What seems today like a harmless little phrase in a fast‑food
place becomes tomorrow an entire culture: a society where thinking, pausing,
questioning, or asking for clarity is seen as a nuisance.
And when we stop thinking, when we accept everything “so the
line moves faster,” we give up exactly what we most need to keep: our own
judgment.
Is This Just the Employees’ Fault?
No. And that needs to be said clearly.
The young man or woman standing behind the register did not
invent “continúe.” Most likely:
- It
was taught in training,
- It’s
part of a corporate “script,”
- No
one explained why it sounds harsh or disrespectful,
- Their performance is measured by the speed of the line, not by the quality of treatment.
The problem is organizational culture—supervisors,
managers, and owners who have decided that:
- It’s
more important to sell fast than to serve well.
- It’s
more profitable to standardize phrases than to develop judgment.
- It’s
more convenient to pressure the customer than to properly train the
employee.
As in so many other areas of our tropical “Gotham City,” the
problem is not just the visible villain (the word “continúe”), but the system
that legitimizes it, repeats it, and imposes it as the norm.
So, What Do We Do?
I’m not proposing a hysterical crusade against one word. I’m
proposing something much simpler—and much braver:
- Say openly: “That way of speaking to customers is unprofessional,
dehumanizing, and I don’t want it normalized for my children.”
- If you are an owner or manager, ask yourself:
– Do I want my brand associated with rush and coldness?
– Can’t I achieve efficiency without treating customers as if they’re in the way?
– What if I trained my staff to say, “Take your time; when you’re ready, let me know,” and still managed the line well? - A script is easy.
The hard—but necessary—part is forming employees who truly understand that the customer is a person, not an obstacle. - You have more power than you think.
You can:
– Take your business elsewhere when treatment is disrespectful.
– Give respectful feedback: “That phrase ‘continue’ sounds very abrupt; I’d prefer a more courteous interaction.”
– Recognize and praise those who do offer professional, humane service.
Conclusion: We Don’t Need More Speed; We Need More
Dignity
In Puerto Rico, we’ve already seen what happens when we
lower academic standards, professional licensing standards, and ethical standards. Now
we’re seeing it in daily life: at the wheel, at the drive‑thru, at the counter.

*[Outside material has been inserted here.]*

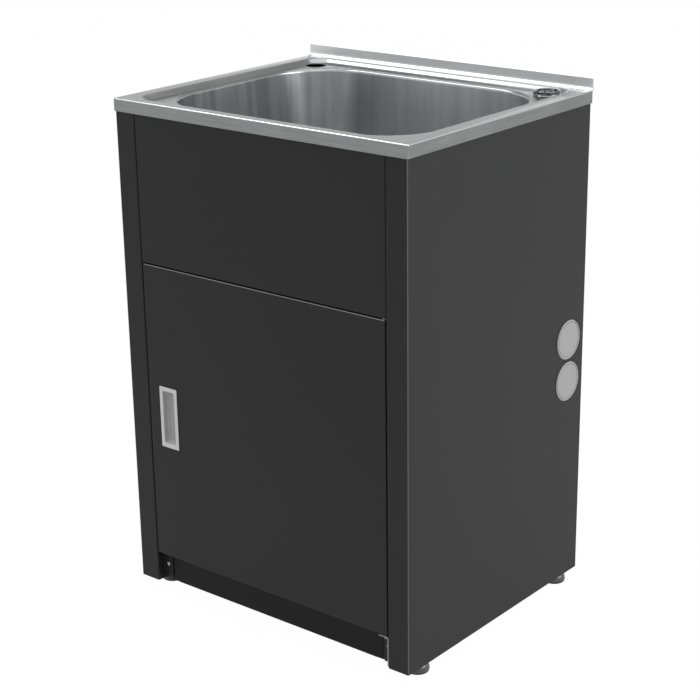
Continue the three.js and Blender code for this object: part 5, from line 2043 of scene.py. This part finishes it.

A country is not destroyed by major corruption scandals alone. It is also eroded by small, daily gestures that shape how we live:
– “Everybody does it,”
– “That’s how things work here,”
– The “continue” that replaces courtesy.
No, Batman is coming to fix this.
There is no Bat‑Signal that will, by magic, change the culture of service on
this island.
The only person who can demand respect when you order food,
when you request a service, when you raise your children, is you.
Integrity is not only about telling the truth in court or exposing
a multimillion‑dollar fraud. It is also refusing to accept as “normal” what
we know, deep down, is wrong, even if it seems like a small detail.
Language matters.
Treatment matters.
Dignity matters.
And of this I am sure: a country that gets used to being
told “continue” as if it were a machine will end up accepting being treated as
such in everything else.
Dare to demand respect, even when you’re just ordering
lunch. Puerto Rico needs it.
Christian R. Lebrón León is a labor relations advisor
with more than 25 years of experience in the public and private sectors,
focused on labor standards compliance, investigations, and ethical leadership.